==== Recorded data ====

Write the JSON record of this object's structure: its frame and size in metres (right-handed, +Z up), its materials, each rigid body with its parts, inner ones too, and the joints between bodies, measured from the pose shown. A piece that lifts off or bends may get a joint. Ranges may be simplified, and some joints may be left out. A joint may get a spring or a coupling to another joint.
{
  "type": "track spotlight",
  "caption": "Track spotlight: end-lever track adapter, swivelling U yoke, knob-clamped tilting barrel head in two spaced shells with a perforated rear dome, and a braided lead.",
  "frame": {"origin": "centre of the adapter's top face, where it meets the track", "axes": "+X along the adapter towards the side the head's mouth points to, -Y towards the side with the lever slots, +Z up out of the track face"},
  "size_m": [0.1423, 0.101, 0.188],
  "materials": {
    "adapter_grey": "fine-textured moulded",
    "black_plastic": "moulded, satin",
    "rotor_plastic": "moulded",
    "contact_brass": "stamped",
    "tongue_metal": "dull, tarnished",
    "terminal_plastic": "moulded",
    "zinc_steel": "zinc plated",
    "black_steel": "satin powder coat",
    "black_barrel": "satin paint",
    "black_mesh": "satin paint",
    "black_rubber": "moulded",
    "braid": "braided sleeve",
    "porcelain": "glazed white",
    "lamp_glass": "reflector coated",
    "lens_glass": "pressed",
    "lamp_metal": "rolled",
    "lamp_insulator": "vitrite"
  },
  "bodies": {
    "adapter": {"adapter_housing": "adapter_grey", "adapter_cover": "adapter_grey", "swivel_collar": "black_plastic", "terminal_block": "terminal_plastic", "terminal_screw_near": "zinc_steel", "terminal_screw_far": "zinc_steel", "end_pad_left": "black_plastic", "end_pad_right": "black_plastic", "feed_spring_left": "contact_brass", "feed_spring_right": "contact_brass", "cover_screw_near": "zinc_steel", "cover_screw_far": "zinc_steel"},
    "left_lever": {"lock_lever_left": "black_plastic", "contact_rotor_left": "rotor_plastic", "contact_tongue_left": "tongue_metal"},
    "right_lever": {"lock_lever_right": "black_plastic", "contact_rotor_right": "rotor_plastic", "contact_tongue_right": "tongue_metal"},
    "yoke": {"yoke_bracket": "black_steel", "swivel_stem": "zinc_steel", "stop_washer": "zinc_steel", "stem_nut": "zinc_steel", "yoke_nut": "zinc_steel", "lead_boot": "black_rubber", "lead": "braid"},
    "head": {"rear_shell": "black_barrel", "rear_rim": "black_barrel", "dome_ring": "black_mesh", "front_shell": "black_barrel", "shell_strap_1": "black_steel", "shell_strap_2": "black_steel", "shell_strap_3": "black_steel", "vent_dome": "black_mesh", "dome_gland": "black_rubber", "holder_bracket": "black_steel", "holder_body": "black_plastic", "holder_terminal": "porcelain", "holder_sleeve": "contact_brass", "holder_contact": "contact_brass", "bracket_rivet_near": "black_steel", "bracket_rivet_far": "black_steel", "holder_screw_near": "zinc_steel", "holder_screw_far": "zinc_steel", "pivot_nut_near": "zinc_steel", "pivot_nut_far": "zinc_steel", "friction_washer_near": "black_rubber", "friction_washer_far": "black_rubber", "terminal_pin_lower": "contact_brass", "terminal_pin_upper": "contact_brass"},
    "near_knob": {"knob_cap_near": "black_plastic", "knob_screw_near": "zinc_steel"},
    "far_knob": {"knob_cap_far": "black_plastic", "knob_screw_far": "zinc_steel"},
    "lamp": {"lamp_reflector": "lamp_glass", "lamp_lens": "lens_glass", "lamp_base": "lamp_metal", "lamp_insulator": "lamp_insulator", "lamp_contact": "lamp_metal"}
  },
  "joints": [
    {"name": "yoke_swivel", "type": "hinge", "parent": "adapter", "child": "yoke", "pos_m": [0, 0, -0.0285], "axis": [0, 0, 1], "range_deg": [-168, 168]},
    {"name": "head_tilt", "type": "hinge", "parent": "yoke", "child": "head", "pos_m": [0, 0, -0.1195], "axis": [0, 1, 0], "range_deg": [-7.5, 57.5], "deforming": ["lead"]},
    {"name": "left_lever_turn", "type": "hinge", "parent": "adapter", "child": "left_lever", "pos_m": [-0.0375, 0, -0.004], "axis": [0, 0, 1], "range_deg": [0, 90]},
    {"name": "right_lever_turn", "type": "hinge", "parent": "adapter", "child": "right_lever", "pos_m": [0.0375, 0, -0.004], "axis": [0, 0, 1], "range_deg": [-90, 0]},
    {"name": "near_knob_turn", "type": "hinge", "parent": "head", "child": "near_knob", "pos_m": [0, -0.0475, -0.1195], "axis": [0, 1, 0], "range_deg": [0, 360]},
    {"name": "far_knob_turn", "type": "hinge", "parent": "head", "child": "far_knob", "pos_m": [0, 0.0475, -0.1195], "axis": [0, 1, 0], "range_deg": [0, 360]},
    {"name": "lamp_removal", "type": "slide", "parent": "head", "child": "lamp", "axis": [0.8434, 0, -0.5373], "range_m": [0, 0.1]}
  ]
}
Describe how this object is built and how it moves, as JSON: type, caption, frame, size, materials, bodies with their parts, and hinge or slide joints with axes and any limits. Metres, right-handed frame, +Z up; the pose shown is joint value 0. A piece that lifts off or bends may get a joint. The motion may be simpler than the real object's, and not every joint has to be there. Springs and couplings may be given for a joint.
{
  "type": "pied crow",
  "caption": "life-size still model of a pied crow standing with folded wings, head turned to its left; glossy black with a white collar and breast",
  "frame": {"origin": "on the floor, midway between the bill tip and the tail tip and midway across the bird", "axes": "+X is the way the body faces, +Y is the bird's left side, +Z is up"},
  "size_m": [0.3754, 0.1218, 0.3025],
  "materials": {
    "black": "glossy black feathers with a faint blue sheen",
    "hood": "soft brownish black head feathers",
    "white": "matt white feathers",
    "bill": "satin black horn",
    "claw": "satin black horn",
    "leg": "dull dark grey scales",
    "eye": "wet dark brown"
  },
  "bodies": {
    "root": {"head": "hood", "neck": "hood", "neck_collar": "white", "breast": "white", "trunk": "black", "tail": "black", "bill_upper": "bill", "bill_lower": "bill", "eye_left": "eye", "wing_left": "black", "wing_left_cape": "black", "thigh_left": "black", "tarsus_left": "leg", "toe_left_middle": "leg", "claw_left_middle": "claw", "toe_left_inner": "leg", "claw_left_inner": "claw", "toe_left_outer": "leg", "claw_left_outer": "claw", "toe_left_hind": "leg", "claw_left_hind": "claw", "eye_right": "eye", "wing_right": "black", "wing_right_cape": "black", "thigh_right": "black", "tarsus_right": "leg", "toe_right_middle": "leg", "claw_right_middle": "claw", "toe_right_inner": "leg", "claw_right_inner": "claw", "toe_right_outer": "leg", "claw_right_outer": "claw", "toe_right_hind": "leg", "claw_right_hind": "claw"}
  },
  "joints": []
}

====

Given exercise ->
From the listing above, reproduce all the lines exactly.

Right answer ->
Write the JSON record of this object's structure: its frame and size in metres (right-handed, +Z up), its materials, each rigid body with its parts, inner ones too, and the joints between bodies, measured from the pose shown. A piece that lifts off or bends may get a joint. Ranges may be simplified, and some joints may be left out. A joint may get a spring or a coupling to another joint.
{
  "type": "track spotlight",
  "caption": "Track spotlight: end-lever track adapter, swivelling U yoke, knob-clamped tilting barrel head in two spaced shells with a perforated rear dome, and a braided lead.",
  "frame": {"origin": "centre of the adapter's top face, where it meets the track", "axes": "+X along the adapter towards the side the head's mouth points to, -Y towards the side with the lever slots, +Z up out of the track face"},
  "size_m": [0.1423, 0.101, 0.188],
  "materials": {
    "adapter_grey": "fine-textured moulded",
    "black_plastic": "moulded, satin",
    "rotor_plastic": "moulded",
    "contact_brass": "stamped",
    "tongue_metal": "dull, tarnished",
    "terminal_plastic": "moulded",
    "zinc_steel": "zinc plated",
    "black_steel": "satin powder coat",
    "black_barrel": "satin paint",
    "black_mesh": "satin paint",
    "black_rubber": "moulded",
    "braid": "braided sleeve",
    "porcelain": "glazed white",
    "lamp_glass": "reflector coated",
    "lens_glass": "pressed",
    "lamp_metal": "rolled",
    "lamp_insulator": "vitrite"
  },
  "bodies": {
    "adapter": {"adapter_housing": "adapter_grey", "adapter_cover": "adapter_grey", "swivel_collar": "black_plastic", "terminal_block": "terminal_plastic", "terminal_screw_near": "zinc_steel", "terminal_screw_far": "zinc_steel", "end_pad_left": "black_plastic", "end_pad_right": "black_plastic", "feed_spring_left": "contact_brass", "feed_spring_right": "contact_brass", "cover_screw_near": "zinc_steel", "cover_screw_far": "zinc_steel"},
    "left_lever": {"lock_lever_left": "black_plastic", "contact_rotor_left": "rotor_plastic", "contact_tongue_left": "tongue_metal"},
    "right_lever": {"lock_lever_right": "black_plastic", "contact_rotor_right": "rotor_plastic", "contact_tongue_right": "tongue_metal"},
    "yoke": {"yoke_bracket": "black_steel", "swivel_stem": "zinc_steel", "stop_washer": "zinc_steel", "stem_nut": "zinc_steel", "yoke_nut": "zinc_steel", "lead_boot": "black_rubber", "lead": "braid"},
    "head": {"rear_shell": "black_barrel", "rear_rim": "black_barrel", "dome_ring": "black_mesh", "front_shell": "black_barrel", "shell_strap_1": "black_steel", "shell_strap_2": "black_steel", "shell_strap_3": "black_steel", "vent_dome": "black_mesh", "dome_gland": "black_rubber", "holder_bracket": "black_steel", "holder_body": "black_plastic", "holder_terminal": "porcelain", "holder_sleeve": "contact_brass", "holder_contact": "contact_brass", "bracket_rivet_near": "black_steel", "bracket_rivet_far": "black_steel", "holder_screw_near": "zinc_steel", "holder_screw_far": "zinc_steel", "pivot_nut_near": "zinc_steel", "pivot_nut_far": "zinc_steel", "friction_washer_near": "black_rubber", "friction_washer_far": "black_rubber", "terminal_pin_lower": "contact_brass", "terminal_pin_upper": "contact_brass"},
    "near_knob": {"knob_cap_near": "black_plastic", "knob_screw_near": "zinc_steel"},
    "far_knob": {"knob_cap_far": "black_plastic", "knob_screw_far": "zinc_steel"},
    "lamp": {"lamp_reflector": "lamp_glass", "lamp_lens": "lens_glass", "lamp_base": "lamp_metal", "lamp_insulator": "lamp_insulator", "lamp_contact": "lamp_metal"}
  },
  "joints": [
    {"name": "yoke_swivel", "type": "hinge", "parent": "adapter", "child": "yoke", "pos_m": [0, 0, -0.0285], "axis": [0, 0, 1], "range_deg": [-168, 168]},
    {"name": "head_tilt", "type": "hinge", "parent": "yoke", "child": "head", "pos_m": [0, 0, -0.1195], "axis": [0, 1, 0], "range_deg": [-7.5, 57.5], "deforming": ["lead"]},
    {"name": "left_lever_turn", "type": "hinge", "parent": "adapter", "child": "left_lever", "pos_m": [-0.0375, 0, -0.004], "axis": [0, 0, 1], "range_deg": [0, 90]},
    {"name": "right_lever_turn", "type": "hinge", "parent": "adapter", "child": "right_lever", "pos_m": [0.0375, 0, -0.004], "axis": [0, 0, 1], "range_deg": [-90, 0]},
    {"name": "near_knob_turn", "type": "hinge", "parent": "head", "child": "near_knob", "pos_m": [0, -0.0475, -0.1195], "axis": [0, 1, 0], "range_deg": [0, 360]},
    {"name": "far_knob_turn", "type": "hinge", "parent": "head", "child": "far_knob", "pos_m": [0, 0.0475, -0.1195], "axis": [0, 1, 0], "range_deg": [0, 360]},
    {"name": "lamp_removal", "type": "slide", "parent": "head", "child": "lamp", "axis": [0.8434, 0, -0.5373], "range_m": [0, 0.1]}
  ]
}
Describe how this object is built and how it moves, as JSON: type, caption, frame, size, materials, bodies with their parts, and hinge or slide joints with axes and any limits. Metres, right-handed frame, +Z up; the pose shown is joint value 0. A piece that lifts off or bends may get a joint. The motion may be simpler than the real object's, and not every joint has to be there. Springs and couplings may be given for a joint.
{
  "type": "pied crow",
  "caption": "life-size still model of a pied crow standing with folded wings, head turned to its left; glossy black with a white collar and breast",
  "frame": {"origin": "on the floor, midway between the bill tip and the tail tip and midway across the bird", "axes": "+X is the way the body faces, +Y is the bird's left side, +Z is up"},
  "size_m": [0.3754, 0.1218, 0.3025],
  "materials": {
    "black": "glossy black feathers with a faint blue sheen",
    "hood": "soft brownish black head feathers",
    "white": "matt white feathers",
    "bill": "satin black horn",
    "claw": "satin black horn",
    "leg": "dull dark grey scales",
    "eye": "wet dark brown"
  },
  "bodies": {
    "root": {"head": "hood", "neck": "hood", "neck_collar": "white", "breast": "white", "trunk": "black", "tail": "black", "bill_upper": "bill", "bill_lower": "bill", "eye_left": "eye", "wing_left": "black", "wing_left_cape": "black", "thigh_left": "black", "tarsus_left": "leg", "toe_left_middle": "leg", "claw_left_middle": "claw", "toe_left_inner": "leg", "claw_left_inner": "claw", "toe_left_outer": "leg", "claw_left_outer": "claw", "toe_left_hind": "leg", "claw_left_hind": "claw", "eye_right": "eye", "wing_right": "black", "wing_right_cape": "black", "thigh_right": "black", "tarsus_right": "leg", "toe_right_middle": "leg", "claw_right_middle": "claw", "toe_right_inner": "leg", "claw_right_inner": "claw", "toe_right_outer": "leg", "claw_right_outer": "claw", "toe_right_hind": "leg", "claw_right_hind": "claw"}
  },
  "joints": []
}